Over the past couple of months some telling economic data has been released, prompting a wind of positive change in the air for the economy and our property market. It’s clearly early days, and we see it taking at least 6 – 9 months before the market gathers any convincing momentum, but it’s great to see some promising green shoots there for owners, investors, builders, and developers alike.

In the June quarter, annual inflation dropped to 6.0% and it’s now 1.20% lower than its peak in December last year. In July, after 12 consecutive rate hikes, the Reserve Bank felt confident enough to put on the brakes and didn’t raise the OCR. We think enough has been done to belt inflation back down to acceptable levels by this time next year, but stubborn food prices and other living costs are a worry and could stymie that timeline.

The other positive news came from REINZ data on property sales volumes and prices. In July, NZ had its first month-on-month increase in the House Price Index since November 2021; economists agree, it’s a compelling sign the market has reached a bottom (at an NZ-wide level). In addition to this, sales volumes in June were up 15% vs June last year and 19% up on the prior month. This is good news, but it’s important to note, sales volumes are still over 40% lower than June 2021, reiterating the fact that we are only at the very beginning of any market recovery.

On the lending side, over the past several months we’ve experienced lower than average borrower and broker enquiry levels. Earlier in the downward cycle, the quick exit of Bank’s from property lending prompted a surge of strong enquiry in the non-bank space, particularly as developers worked through their existing projects, or sought to settle existing purchase commitments. New resource consent applications and development activity deteriorated as the market decline lengthened, and as a result, we’ve more recently seen fewer Borrower’s seeking funding in our space too.

Around 18-months ago, non-bank lenders began imposing tougher lending criteria in response to the deteriorating market conditions. Investors saw AFS reduce its maximum LVR appetite significantly and become stricter in its risk parameters and lending criteria over that time. In response to the positive economic filtering through, we’re seeing our competitors start to loosen lending conditions.

In the coming 6 months, we expect competition in lending terms to increase. As financiers see more positive economic data filter through, risk concerns about property value declines and builder cost pressures will reduce, giving lenders confidence to offer more flexibility on terms.

AFS is committed to continuing our rigorous risk assessment process, which carefully considers the prevailing economic and market conditions. Our partner, Omega Capital, works with a large non-bank lending network in addition to AFS, providing valuable insights on our competitors that ensure we can continue to attract and win lending opportunities.

Investor Satisfaction Survey Findings

Thank you for taking the time to share your experience with us.
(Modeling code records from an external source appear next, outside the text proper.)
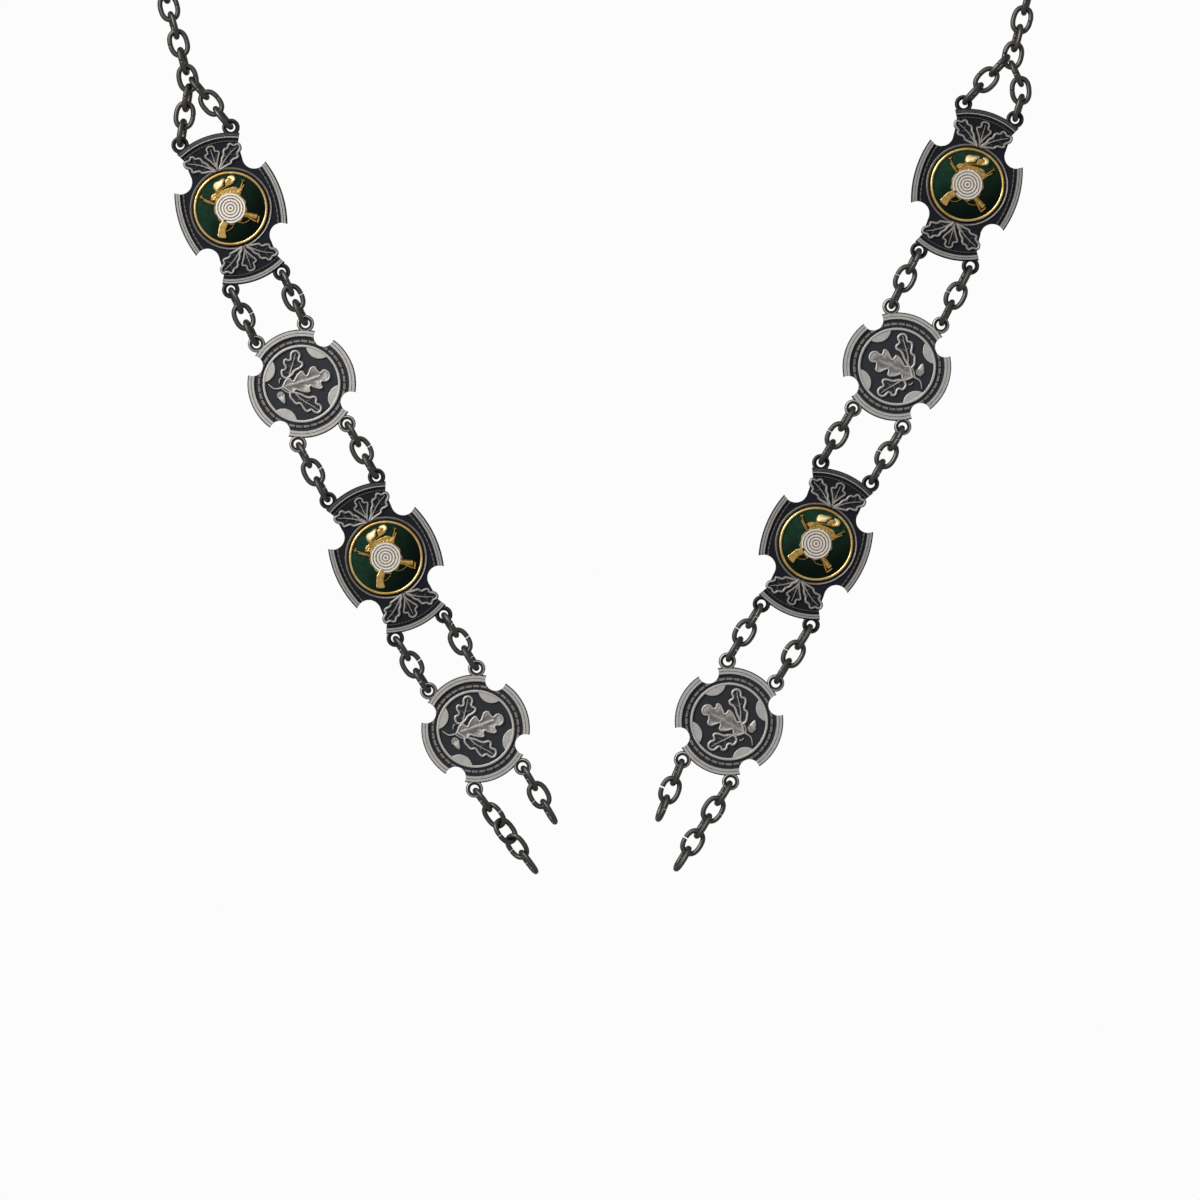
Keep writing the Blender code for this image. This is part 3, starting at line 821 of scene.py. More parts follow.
def dress_wire(name: str, relief: Relief, steel: bpy.types.Material, stands_for: str) -> None:
    """Makes a piece of bent wire.

    Args:
        name: Plain name of the piece.
        relief: Its links, in the world's frame.
        steel: Finish of the wire.
        stands_for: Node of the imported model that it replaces.
    """
    mesh = relief.mesh(name)
    shade(mesh, WIRE_SHARP_DEG)
    dress(name, mesh, [steel], Slot.STEEL, stands_for=[stands_for])


@dataclass(frozen=True)
class Leaf:
    """Oak leaf in low relief: a body, a raised edge and raised ribs."""

    edge: Outline
    midrib: Outline
    veins: Sequence[Outline] = ()
    body_rise: float = 0.28
    edge_rise: float = 1.02
    rib_rise: float = 0.98
    edge_width: float = 0.95
    rib_width: float = 0.95
    vein_width: float = 0.5
    vein_share: float = 0.62
    valley: float = 0.4
    lobe: float = 3.0
    sunk: float = 0.2
    step: float = 0.34

    def spine_at(self, share: float) -> Vector:
        """Finds a point on the midrib.

        Args:
            share: Share of the midrib's length, from the base.

        Returns:
            The point.
        """
        line = smooth_line(self.midrib, False, self.step)
        place = share * (len(line) - 1)
        i = min(int(place), len(line) - 2)
        return line[i].lerp(line[i + 1], place - i)

    def add_body(self, relief: Relief, line: Sequence[Vector]) -> None:
        """Adds the blade, which sinks from its edge towards the midrib.

        Each level is a share of the way to the midrib, of the blade's height and of the valley.

        Args:
            relief: Casting that takes the leaf.
            line: Smooth outline that starts at the leaf's base.
        """
        tip = self.spine_at(1.0)
        far = min(range(len(line)), key=lambda i: (line[i] - tip).length - 0.2 * (line[i] - line[0]).length)
        levels = (
            (0.0, -self.sunk / self.body_rise, 0.0), (0.0, 0.35, 0.0), (0.04, 0.8, 0.0), (0.14, 1.0, 0.0),
            (0.32, 1.0, 0.25), (0.5, 1.0, 0.8), (0.7, 1.0, 1.0), (0.86, 1.0, 0.7), (0.93, 1.0, 0.2),
        )
        rings: list[Ring] = [[] for _ in levels]
        for i, here in enumerate(line):
            share = i / far if i <= far else (len(line) - i) / (len(line) - far)
            middle = self.spine_at(0.02 + 0.96 * share)
            valley = self.valley * min(1.0, (here - middle).length / self.lobe)
            for ring, (across, height, low) in zip(rings, levels):
                ring.append(here.lerp(middle, across) + flat(0, 0, self.body_rise * (height - low * valley)))
        relief.loft(rings)

    def add_to(self, relief: Relief) -> None:
        """Adds the whole leaf to a casting's relief.

        Args:
            relief: Casting that takes the leaf.
        """
        line = anticlockwise(smooth_line(self.edge, True, self.step))
        start = flat(*self.midrib[0])
        first = min(range(len(line)), key=lambda i: (line[i] - start).length)
        line = line[first:] + line[:first]
        self.add_body(relief, line)
        relief.ridge(inset(line, self.edge_width / 2), self.edge_width, self.edge_rise,
                     self.body_rise * 0.5, closed=True)
        rib = smooth_line(self.midrib, False, self.step)
        relief.ridge(rib, self.rib_width, self.rib_rise, 0.0, taper=0.45)
        for vein in self.veins:
            relief.ridge(smooth_line(vein, False, self.step), self.vein_width,
                         self.rib_rise * self.vein_share, 0.0, taper=0.5)


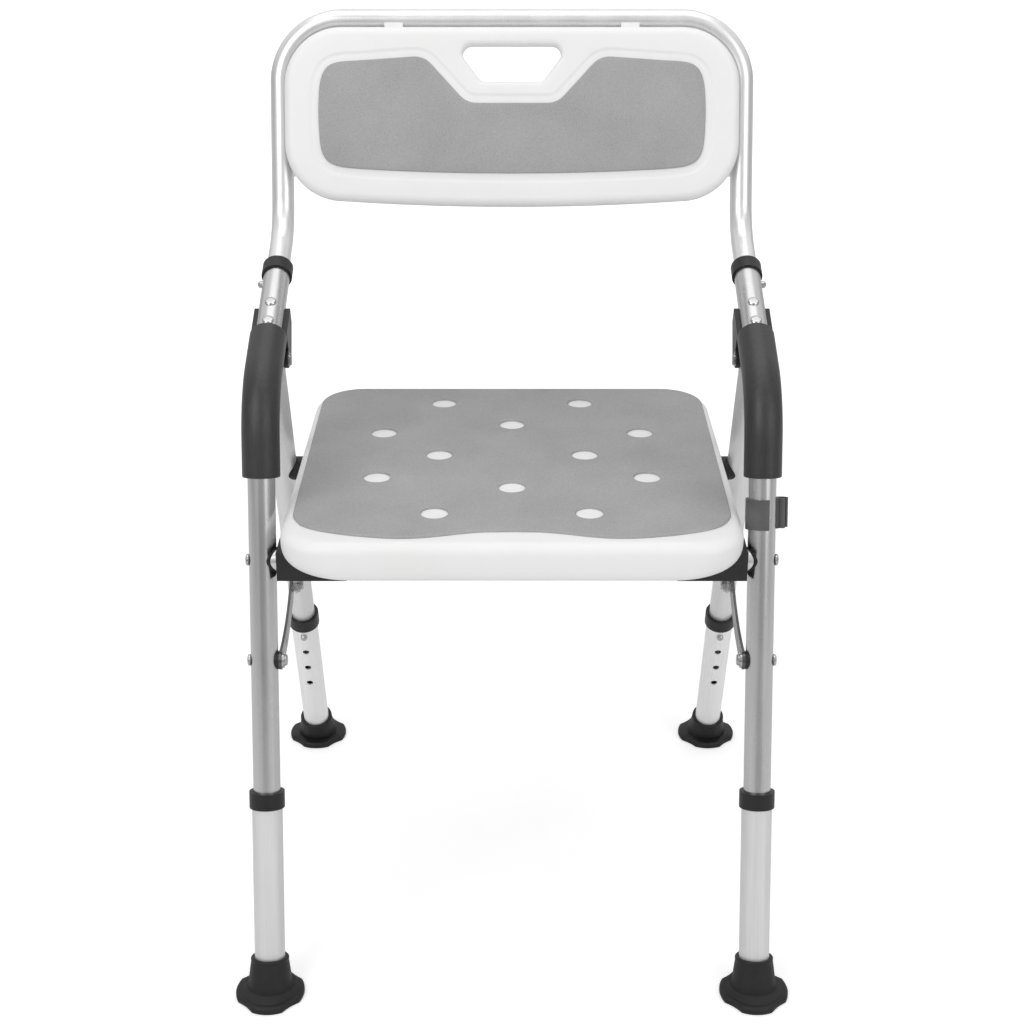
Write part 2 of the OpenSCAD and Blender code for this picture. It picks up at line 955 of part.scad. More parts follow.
module seat_slice(z, in_side, in_end) {
    front_y = seat_front_y + in_end + seat_corner - y_mid;
    rear_y = seat_rear_y - in_end - seat_corner - y_mid;
    for (sx = [-1, 1]) {
        translate([sx * (seat_front_half - in_side - seat_corner), front_y, z])
            cylinder(r = seat_corner, h = slice_h, $fn = hull_fn);
        translate([sx * (seat_rear_half - in_side - seat_corner), rear_y, z])
            cylinder(r = seat_corner, h = slice_h, $fn = hull_fn);
    }
}

channel_gap = 3;
channel_r = cross_r + channel_gap;
channel_flare = 8;
bracket_roof = cross_r + seat_bracket_roof;

module seat_body() {
    upper = seat_top - seat_edge;
    lower = seat_t - seat_edge;
    hull() {
        for (a = edge_angles)
            seat_slice(upper + seat_edge * sin(a) - slice_h, seat_edge * (1 - cos(a)),
                seat_edge * (1 - cos(a)));
        for (a = edge_angles)
            seat_slice(upper - lower * sin(a), seat_under_side * (1 - cos(a)),
                seat_under_end * (1 - cos(a)));
    }
}

module seat_shell() {
    color("white")
        difference() {
            seat_body();
            // channel for the front cross tube and its brackets
            at(front_cross)
                translate([-half, -seat_bracket_half, -seat_t])
                    cube([leg_spacing, 2 * seat_bracket_half, seat_t + bracket_roof]);
            at(front_cross)
                both_sides()
                    bracket_screw_points()
                        z_rod(seat_screw_r, -cut, seat_screw_depth);
            // channel for the rear cross tube, flared where it swings out
            at(rear_cross) {
                x_rod(channel_r, -half, half);
                translate([-half, 0, 0])
                    rotate([90, 0, 90])
                        linear_extrude(leg_spacing)
                            polygon([[-channel_r, 0], [channel_r, 0], [channel_r, -seat_t],
                                [-channel_r - 2 * channel_flare, -seat_t]]);
            }
        }
}

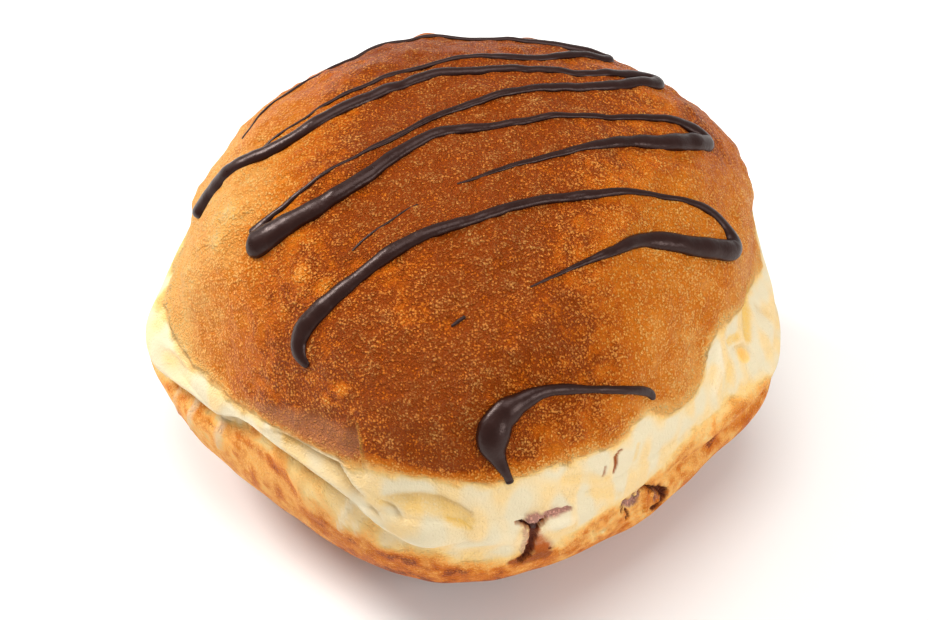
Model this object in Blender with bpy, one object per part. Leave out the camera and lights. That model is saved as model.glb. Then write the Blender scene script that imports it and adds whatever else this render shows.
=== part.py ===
"""A round filled doughnut, 86 mm across and 56 mm high, resting on a small flat spot.

The browned dome and base meet at a pale belt with a folded lip. Chocolate drizzle lies across the dome as
half-sunk beads, and the chocolate filling shows at two tears in the belt. Metres, +Z up, front towards -Y,
origin in the middle of the spot it rests on.
"""

from math import radians

import bmesh
import bpy
import numpy as np
from mathutils import Matrix, Vector

MM = 0.001

# Main sizes of the bun, in metres
WAIST = 20.0 * MM  # height where dome and base meet
DOME_HEIGHT = 35.0 * MM
BASE_DEPTH = 21.2 * MM  # deeper than the waist is high, so the base ends in a flat spot
DOME_RADIUS = 40.2 * MM
BASE_RADIUS = 39.4 * MM
DOME_SQUARENESS = 2.45  # exponents of the side profile, where 2 is a plain ellipse
BASE_SQUARENESS = 2.3
BLEND_FROM = 16 * MM  # the outline turns from the base's to the dome's over this height
BLEND_OVER = 16 * MM

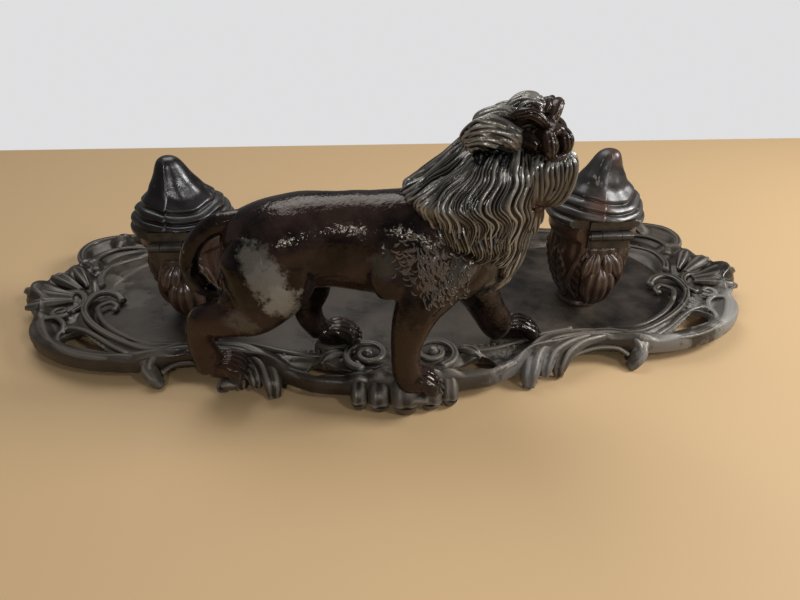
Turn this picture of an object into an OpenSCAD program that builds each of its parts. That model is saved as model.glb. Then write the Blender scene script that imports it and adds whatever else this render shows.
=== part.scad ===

We had close to 50% of investors complete the survey, which is an excellent result by industry standards. The feedback has been overwhelmingly positive.

As per last year’s findings, investors continue to hold our product in high regard, particularly appreciating the property-backed loan security, loan and borrower transparency, and monthly interest payments. Among all respondents, 94% intend to invest with us again, while 6% have registered but not yet invested, indicating a high level of satisfaction amongst our investors which pleases us greatly.

Our more personal approach was highlighted as a competitive strength that you greatly value. As we move forward with our growth, we are dedicated to preserving this personal level of interaction that sets us apart. Your satisfaction and connection with us remain our priority.

Once again thank you for completing the survey. We will conduct it annually to stay updated on your satisfaction and identify areas for improvement. Your feedback is invaluable in shaping our services. Your support is appreciated!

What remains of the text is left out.